You're driving by one of dozens of outdoor sculptures gracing our city. This one is titled "Soliloquy" and was created between 1974 and 1976 by Eugene Brooks Friley. He was born in 1921 and was a professor in the ceramics program at OSU for more than four decades. He enrolled there in 1939, served as a bombardier on B-29s in the Pacific during World War II, then returned to OSU to finish his degrees and join the arts faculty. Friley considered nature the source of all art, expressing himself through organic shapes in ceramics, paint, drawings and sculpture. He started working in large ceramics-up to 6 feet high-but kept losing them to breakage on the 2-mile trip from his studio to the kilns in Hopkins Hall. So he turned to more durable materials. Friley once quoted another artist about the creative process: "Picasso once said that creating is like murder because you can only end up with one result, and you have to toss the other five or six possibilities."

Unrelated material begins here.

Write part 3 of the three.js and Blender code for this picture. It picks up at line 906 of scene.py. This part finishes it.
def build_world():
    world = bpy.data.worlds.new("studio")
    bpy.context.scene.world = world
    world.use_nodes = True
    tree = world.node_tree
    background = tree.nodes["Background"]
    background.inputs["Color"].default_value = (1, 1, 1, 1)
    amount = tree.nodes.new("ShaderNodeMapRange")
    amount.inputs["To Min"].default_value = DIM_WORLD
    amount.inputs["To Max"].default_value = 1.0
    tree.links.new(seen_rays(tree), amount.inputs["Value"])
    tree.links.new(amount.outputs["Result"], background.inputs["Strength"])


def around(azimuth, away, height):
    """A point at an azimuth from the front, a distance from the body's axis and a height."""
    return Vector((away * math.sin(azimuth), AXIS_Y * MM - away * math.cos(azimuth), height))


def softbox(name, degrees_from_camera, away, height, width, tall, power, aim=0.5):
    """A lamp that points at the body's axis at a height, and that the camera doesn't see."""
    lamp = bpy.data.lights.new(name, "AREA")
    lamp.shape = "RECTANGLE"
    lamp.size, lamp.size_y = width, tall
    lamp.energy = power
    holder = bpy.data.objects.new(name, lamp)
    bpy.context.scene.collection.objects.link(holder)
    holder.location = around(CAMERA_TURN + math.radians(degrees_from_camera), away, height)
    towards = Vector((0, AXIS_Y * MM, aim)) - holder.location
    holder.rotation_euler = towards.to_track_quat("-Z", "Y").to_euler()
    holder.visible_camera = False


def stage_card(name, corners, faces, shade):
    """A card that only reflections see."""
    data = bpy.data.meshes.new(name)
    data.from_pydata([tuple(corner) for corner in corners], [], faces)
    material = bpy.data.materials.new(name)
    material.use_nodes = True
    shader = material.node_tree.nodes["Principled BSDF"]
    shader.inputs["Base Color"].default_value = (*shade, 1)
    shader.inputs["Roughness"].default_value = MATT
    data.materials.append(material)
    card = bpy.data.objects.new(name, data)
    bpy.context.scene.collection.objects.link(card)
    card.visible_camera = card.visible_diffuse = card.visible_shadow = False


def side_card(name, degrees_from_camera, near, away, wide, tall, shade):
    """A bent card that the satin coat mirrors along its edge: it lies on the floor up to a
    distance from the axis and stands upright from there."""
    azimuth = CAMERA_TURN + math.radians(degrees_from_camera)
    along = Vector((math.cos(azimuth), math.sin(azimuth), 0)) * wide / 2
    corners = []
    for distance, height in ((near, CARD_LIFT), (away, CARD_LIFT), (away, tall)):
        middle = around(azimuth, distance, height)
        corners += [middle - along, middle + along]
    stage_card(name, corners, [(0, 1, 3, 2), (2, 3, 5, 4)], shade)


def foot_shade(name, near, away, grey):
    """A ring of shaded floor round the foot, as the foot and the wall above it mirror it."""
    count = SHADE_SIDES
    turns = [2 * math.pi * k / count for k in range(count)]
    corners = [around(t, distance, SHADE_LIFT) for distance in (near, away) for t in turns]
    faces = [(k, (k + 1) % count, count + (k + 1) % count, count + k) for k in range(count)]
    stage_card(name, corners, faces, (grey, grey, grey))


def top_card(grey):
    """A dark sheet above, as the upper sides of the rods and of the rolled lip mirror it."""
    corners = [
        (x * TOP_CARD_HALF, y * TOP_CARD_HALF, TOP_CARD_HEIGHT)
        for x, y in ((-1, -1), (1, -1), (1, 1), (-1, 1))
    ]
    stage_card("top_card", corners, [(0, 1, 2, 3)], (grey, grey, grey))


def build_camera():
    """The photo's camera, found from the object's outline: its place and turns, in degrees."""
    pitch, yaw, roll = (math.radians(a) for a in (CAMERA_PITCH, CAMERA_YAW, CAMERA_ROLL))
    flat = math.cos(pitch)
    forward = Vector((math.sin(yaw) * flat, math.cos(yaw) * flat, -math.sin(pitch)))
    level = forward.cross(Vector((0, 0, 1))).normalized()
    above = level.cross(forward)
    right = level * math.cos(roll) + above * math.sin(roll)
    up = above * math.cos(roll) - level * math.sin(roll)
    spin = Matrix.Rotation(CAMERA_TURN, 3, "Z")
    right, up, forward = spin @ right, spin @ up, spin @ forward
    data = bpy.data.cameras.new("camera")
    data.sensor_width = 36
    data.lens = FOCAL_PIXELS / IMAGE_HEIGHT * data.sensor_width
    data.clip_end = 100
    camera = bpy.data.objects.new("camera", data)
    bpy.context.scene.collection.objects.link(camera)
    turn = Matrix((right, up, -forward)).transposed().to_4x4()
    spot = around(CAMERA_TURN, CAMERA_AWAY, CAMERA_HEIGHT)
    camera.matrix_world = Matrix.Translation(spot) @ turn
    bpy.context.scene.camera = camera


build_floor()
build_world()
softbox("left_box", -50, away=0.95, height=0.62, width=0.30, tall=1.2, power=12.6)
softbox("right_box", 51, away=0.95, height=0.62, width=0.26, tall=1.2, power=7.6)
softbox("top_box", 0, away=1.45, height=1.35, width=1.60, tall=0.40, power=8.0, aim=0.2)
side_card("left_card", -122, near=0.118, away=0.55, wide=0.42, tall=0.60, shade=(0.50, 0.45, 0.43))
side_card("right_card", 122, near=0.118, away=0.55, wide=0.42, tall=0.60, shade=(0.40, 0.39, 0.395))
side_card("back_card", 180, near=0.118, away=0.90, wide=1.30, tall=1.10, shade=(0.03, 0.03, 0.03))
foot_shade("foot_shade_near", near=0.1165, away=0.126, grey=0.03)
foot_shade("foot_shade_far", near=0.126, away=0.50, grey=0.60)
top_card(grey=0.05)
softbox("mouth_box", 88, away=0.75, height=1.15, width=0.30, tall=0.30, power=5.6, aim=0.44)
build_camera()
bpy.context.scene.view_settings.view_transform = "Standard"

"Soliloquy" was dedicated in 1978 and moved to its current site in 1992 or 1993. It's a blend of materials: dyed concrete mixed with fiberglass, and a synthetic rubber compound over a welded steel internal structure. What does it depict? Friley said this is "a water-borne nymph-like creature, frozen in mid-gesture, as though freshly emerged from the morning mists of the nearby Olentangy River." Nice image, no?